Dataset entries:
▼▼▼

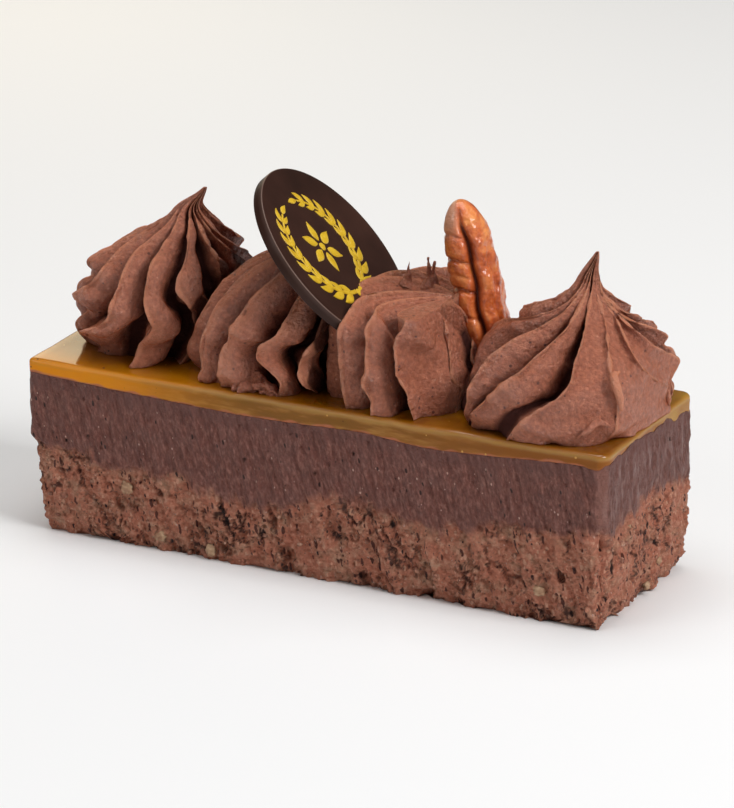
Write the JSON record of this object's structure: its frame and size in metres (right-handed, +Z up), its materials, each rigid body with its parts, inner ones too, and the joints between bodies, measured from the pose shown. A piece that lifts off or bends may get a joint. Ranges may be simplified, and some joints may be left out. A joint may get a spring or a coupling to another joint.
{
  "type": "chocolate cake slice",
  "caption": "Bar-shaped slice of layered chocolate cake: nut sponge, cream and fruit jelly, with piped rosettes, a leaning chocolate disc and a pecan half on top.",
  "frame": {"origin": "middle of the slice's underside, on the surface that it stands on", "axes": "+Z up; +X along the slice, towards the end with the tallest free-standing cone of cream beside it; the long front face looks towards -Y"},
  "size_m": [0.1113, 0.0364, 0.0667],
  "materials": {
    "sponge": "matt, crumbly nut sponge",
    "cream": "satin, cut chocolate cream",
    "jelly": "glossy, slightly translucent amber fruit jelly",
    "piped_cream": "satin, piped chocolate cream",
    "dark_chocolate": "glossy dark chocolate",
    "pecan": "glossy, glazed pecan"
  },
  "bodies": {
    "root": {"sponge_base": "sponge", "cream_layer": "cream", "jelly_top": "jelly", "rosette_1": "piped_cream", "rosette_2": "piped_cream", "rosette_3": "piped_cream", "rosette_4": "piped_cream", "chocolate_disc": "dark_chocolate", "pecan_half": "pecan"}
  },
  "joints": []
}
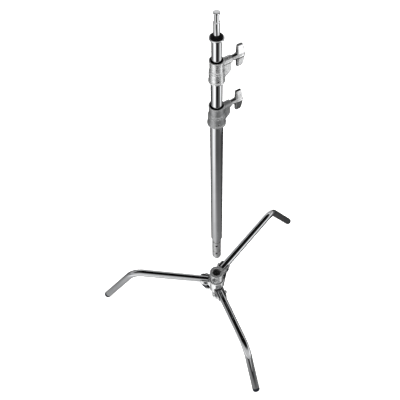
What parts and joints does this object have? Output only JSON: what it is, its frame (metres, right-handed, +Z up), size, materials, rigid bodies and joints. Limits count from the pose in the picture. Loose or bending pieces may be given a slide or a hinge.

▲▲▲

Problem details - Print every entry exactly as written.

Exercise result -
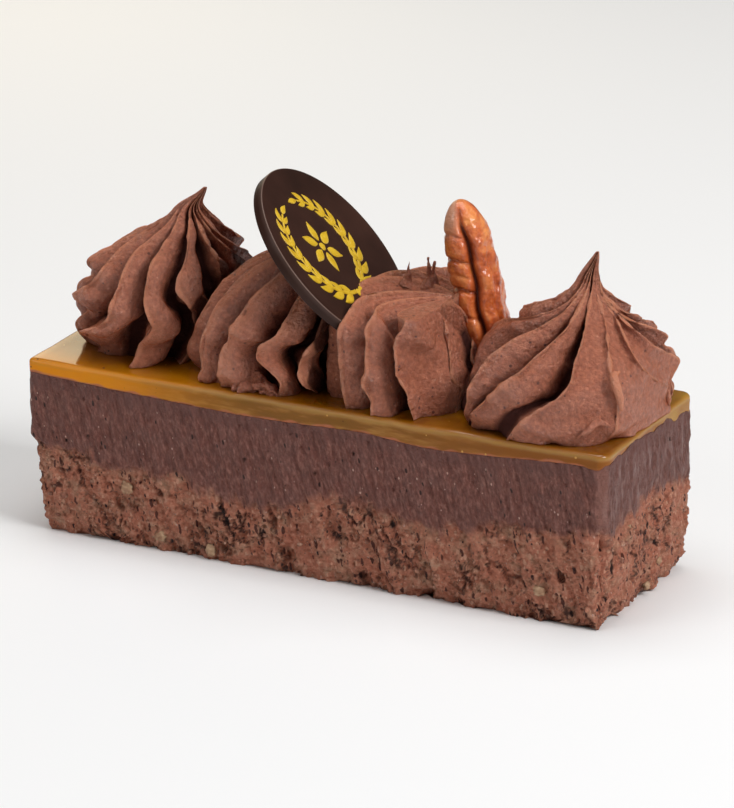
Write the JSON record of this object's structure: its frame and size in metres (right-handed, +Z up), its materials, each rigid body with its parts, inner ones too, and the joints between bodies, measured from the pose shown. A piece that lifts off or bends may get a joint. Ranges may be simplified, and some joints may be left out. A joint may get a spring or a coupling to another joint.
{
  "type": "chocolate cake slice",
  "caption": "Bar-shaped slice of layered chocolate cake: nut sponge, cream and fruit jelly, with piped rosettes, a leaning chocolate disc and a pecan half on top.",
  "frame": {"origin": "middle of the slice's underside, on the surface that it stands on", "axes": "+Z up; +X along the slice, towards the end with the tallest free-standing cone of cream beside it; the long front face looks towards -Y"},
  "size_m": [0.1113, 0.0364, 0.0667],
  "materials": {
    "sponge": "matt, crumbly nut sponge",
    "cream": "satin, cut chocolate cream",
    "jelly": "glossy, slightly translucent amber fruit jelly",
    "piped_cream": "satin, piped chocolate cream",
    "dark_chocolate": "glossy dark chocolate",
    "pecan": "glossy, glazed pecan"
  },
  "bodies": {
    "root": {"sponge_base": "sponge", "cream_layer": "cream", "jelly_top": "jelly", "rosette_1": "piped_cream", "rosette_2": "piped_cream", "rosette_3": "piped_cream", "rosette_4": "piped_cream", "chocolate_disc": "dark_chocolate", "pecan_half": "pecan"}
  },
  "joints": []
}
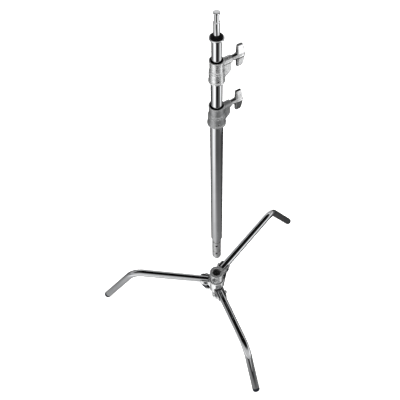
What parts and joints does this object have? Output only JSON: what it is, its frame (metres, right-handed, +Z up), size, materials, rigid bodies and joints. Limits count from the pose in the picture. Loose or bending pieces may be given a slide or a hinge.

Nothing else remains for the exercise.